Oxfam calculated that the average charges for childbirth across all identified DFI-funded hospitals would cost the equivalent of a year’s total income for someone in the poorest 40%. The cost of childbirth in one Ugandan hospital rose by an extraordinary 60% following DFI investment.
The fees charged by both CARE Hospitals and Narayana Health in India to the people Oxfam interviewed range from about US$730 to US$36,000 – the equivalent of between three-and-a-half months to 14 years of wages for an average earner in India.
Even during one of the worst health crises in living memory, reports suggest that DFI-funded hospitals sought to exploit the pandemic, and people’s desperation, by charging eyewatering prices for beds and care. DFI-backed Maputo Private Hospital in Mozambique is just one example. It reportedly charged COVID-19 patients an upfront deposit of over $6,000 if they needed oxygen, and over $10,000 if they needed a ventilator. Despite these extraordinary fees, IFC made a new investment of $28m in the hospital’s parent company in early 2023.
A fundamentally flawed idea
Many DFIs, when confronted with this evidence, try to pass these cases off as a few bad apples in an otherwise effective development financing model. But Sick Development uncovers a systemic issue of DFIs funding expensive and out-of-reach hospitals in countries where millions of women, men and children living on low incomes face urgent unmet healthcare needs.
DFIs are also choosing to make these investments, and make returns from them, in countries with dangerously under-regulated private healthcare and without adequate safeguards to prevent harm. Worse still, 81% of these health investments are virtually out-of-sight, sub-invested via a network of financial intermediaries. Four of five of these intermediaries, mostly private equity funds, are in tax havens like Mauritius and Cayman Islands.
Finding the data for this report was unacceptably difficult and exposed an alarming transparency and accountability gap. Some of the DFIs initially even disputed some of the investments we identified, only to confirm later that they did have a stake (after Oxfam laid out the complex money trail from the private hospital back to their door). Oxfam could not find one disclosed evaluation for any of the DFIs that credibly measured impact on low-income patients or on women and girls.

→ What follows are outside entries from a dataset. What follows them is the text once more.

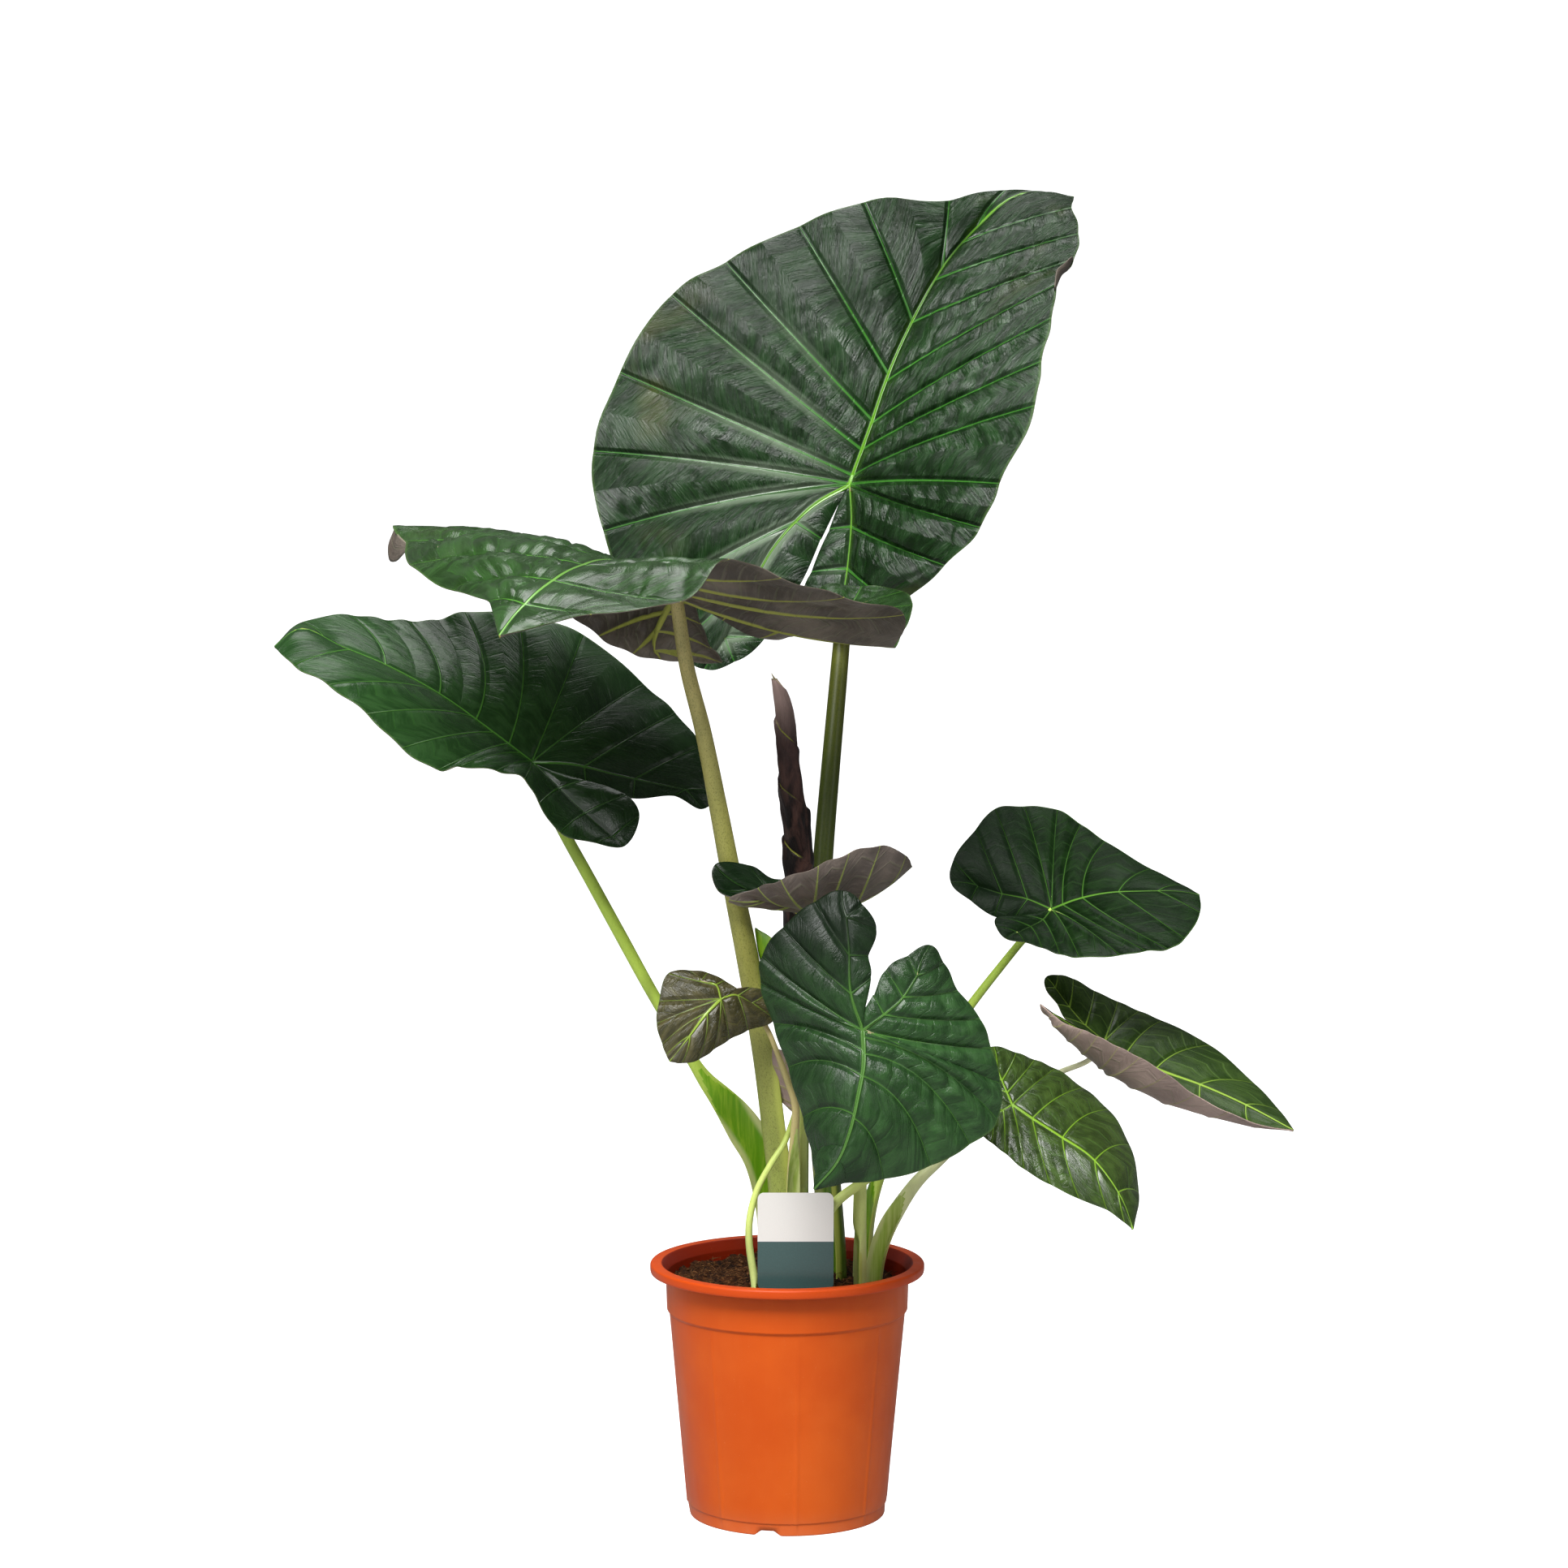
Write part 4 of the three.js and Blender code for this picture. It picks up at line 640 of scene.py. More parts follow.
def scalloped(margin, spine, amount, share, seed):
    """A margin drawn in at its veins and let out between them, with some waviness."""
    scallop = SCALLOP * (np.sin(np.pi * share) - SCALLOP_NEUTRAL)
    scallop = scallop + WAVINESS * lattice_noise(margin, WAVE_SCALE, seed + 31)
    return margin + unit(margin - spine) * (scallop * amount)[:, None]


def distance_to_veins(grid, places, gap, plain):
    """The distance from each place of a half to the nearer of the two veins that its panel lies between."""
    from_vein = np.full(grid.shape[:2], 99.0)
    row_of = np.searchsorted(places, np.arange(gap[-1] + 2))
    for index in range(gap[-1] + 1):
        inside = np.flatnonzero(gap == index)
        points = grid[inside].reshape(-1, 3)
        for edge in {index, index + 1} - plain:
            found = distance_to_line(points, grid[row_of[edge]]).reshape(len(inside), -1)
            from_vein[inside] = np.minimum(from_vein[inside], found)
    return from_vein


def half_blade(blade, half, steps, hand, seed):
    """One half's surface as a grid, with its vein facts."""
    rows, plain = control_rows(blade, half)
    gaps = len(rows) - 1
    places = np.concatenate([gap + ROW_SHARES for gap in range(gaps)] + [[gaps]])
    gap = np.minimum(places.astype(int), gaps - 1)
    share = places - gap
    on_midrib = np.array([rows[index + 1][0] == "midrib" for index in gap])
    start = np.array([rows[i][1] if rows[i][0] == rows[i + 1][0] else 0.0 for i in gap])
    stop = np.array([rows[i + 1][1] for i in gap])
    spine_share = start + (stop - start) * share
    midrib = Line(seen([blade["junction"], *blade["midrib"], blade["tip"]]))
    rib = Line(seen([blade["junction"], *half["rib"]]))
    spine = np.where(on_midrib[:, None], midrib.at(spine_share), rib.at(spine_share))
    along = np.where(on_midrib[:, None], midrib.along(spine_share), rib.along(spine_share))

    margin_points = seen([row[2] for row in rows])
    amount = min(1, blade["relief"] / 3) * (places > 1) * (places < gaps - 0.5)
    margin = scalloped(smooth_path(margin_points, places), spine, amount, share, seed)
    chord = margin - spine
    length = np.linalg.norm(chord, axis=1)
    normal = unit(np.cross(chord, along))
    facing = np.sign(normal @ unit(np.array(blade["upper"], float)))
    normal *= np.where(facing == 0, 1, facing)[:, None]
    free = ((places > 0) & (length > 1)).astype(float)
    normal = smooth_rows(normal * free[:, None], places)
    control = (spine + margin) / 2 + normal * (half["bow"] * length * 2 * free)[:, None]
    past_fan = np.clip((places - gap[on_midrib.argmax()]) / 2, 0, 1)
    sweep = half.get("sweep", -0.12) * eased(past_fan)
    control += along * np.where(on_midrib, sweep * length * free, 0)[:, None]
    reach = np.linspace(0, 1, steps) ** 1.05
    t = reach[None, :, None]
    grid = spine[:, None] * (1 - t) ** 2 + control[:, None] * 2 * t * (1 - t) + margin[:, None] * t**2

    flat = grid.reshape(-1, 3)
    spine_lines = [line.at(np.linspace(0, 1, 40)) for line in (midrib, rib)]
    from_spine = np.minimum(*(distance_to_line(flat, line) for line in spine_lines)).reshape(grid.shape[:2])

    panel_width = np.linalg.norm(margin_points[gap + 1] - margin_points[gap], axis=1)[:, None] * reach[None]
    across = np.minimum(share, 1 - share)[:, None] * panel_width
    phase = (length[:, None] * reach[None] - 0.8 * across) / VEIN_SPACING
    phase += 0.3 * np.sin(2.3 * places)[:, None]
    phase += 0.4 * lattice_noise(flat, 34, seed + 3).reshape(grid.shape[:2])
    whole = np.ones_like(from_spine)
    return {
        "grid": grid,
        "normal": normal,
        "side": np.where(on_midrib, 0, np.where(gap <= len(half["inner"]), 1, 2)),
        "spine_share": np.where(on_midrib, spine_share, 0.5 + 0.5 * spine_share),
        "share": share[:, None] * whole,
        "reach": reach[None] * whole,
        "from_vein": distance_to_veins(grid, places, gap, plain),
        "from_spine": from_spine,
        "phase": phase,
        "wave": blade.get("wave", 1.2),
        "panel": (gap + 20 * hand)[:, None] * whole,
        "length": length[:, None] * whole,
    }


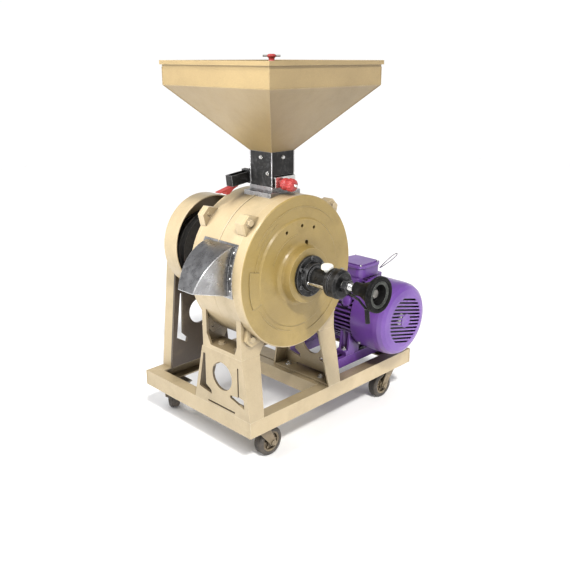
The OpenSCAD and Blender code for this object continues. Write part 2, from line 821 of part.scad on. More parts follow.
// Black feed neck with its gate slot and the straps that guide the magnet tray
module feed_neck() color("dimgray") place() {
    difference() {
        square_tube(neck_w, neck_t, neck_bottom, neck_top);
        translate([mill_x - 39, hopper_y - neck_w, gate_z - 2])
            cube([78, neck_w, gate_t + 4]);
        for (x = [mill_x - neck_w / 2, mill_x + neck_w / 2]) {
            bar_x(hopper_y, neck_top - 16, x - 5, 10, 2.8);
            bar_x(hopper_y - 26, neck_top - 58, x - 5, 10, 2.8);
        }
        bar_y(mill_x, neck_top - 16, hopper_y - neck_w, 2 * neck_w, 2.8);
    }
    tray_frame() for (x = [-2, 46]) translate([x, 0, 0]) difference() {
        translate([0, -17, -19]) cube([strap_w, 34, 38]);
        translate([-1, -tray_w / 2 - 0.5, -tray_h / 2 - 0.5])
            cube([strap_w + 2, tray_w + 1, tray_h + 1]);
    }
}

// Sliding gate plate with its bent front edge
module feed_gate() color("silver") place() {
    translate([mill_x - 38, hopper_y - neck_w / 2 - 8, gate_z])
        cube([76, neck_w - 4 + 8, gate_t]);
    translate([mill_x - 38, hopper_y - neck_w / 2 - 11, gate_z - 26])
        cube([76, 3, 26 + gate_t]);
}

knob_x = mill_x - 12;
knob_z = 700;
knob_back = hopper_y - neck_w / 2 - 11;

// Red grip of the gate on its screw
module gate_knob() color("crimson") place()
    translate([knob_x, knob_back, knob_z]) rotate([90, 0, 0]) rotate_extrude() polygon([
        [0, 0], [12, 0], [12, 4], [17, 6], [17, 16], [14, 18], [14, 22], [18, 24], [18, 40],
        [15, 45], [6, 47], [5, 47], [5, 54], [0, 55]
    ]);

// Frame of the magnet tray, which slopes down to the left behind the neck
module tray_frame()
    translate([neck_left, hopper_y + neck_w / 2 + 17, 712]) rotate([0, -tray_slope, 0])
        children();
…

DFIs have become a prominent feature of the development sector with the World Bank’s IFC in particular championing the use of public funds to maximise the role of private finance and commercial providers. No sector, including those responsible for delivering fundamental human rights like health and education, has been spared from this blunt, dangerous and unevidenced approach. It is time for that to change.
Oxfam is calling on governments to stop all future DFI funding to for-profit healthcare providers and for an urgent independent investigation into current and historic investments. Where harm is identified it must be remedied. It is imperative that governments focus their efforts on scaling up and strengthening public healthcare systems that are equitable, gender-transformative, universally accessible, and free at the point of use. Patient rights and access for all cannot play second fiddle to profit motive if the world is to achieve UHC.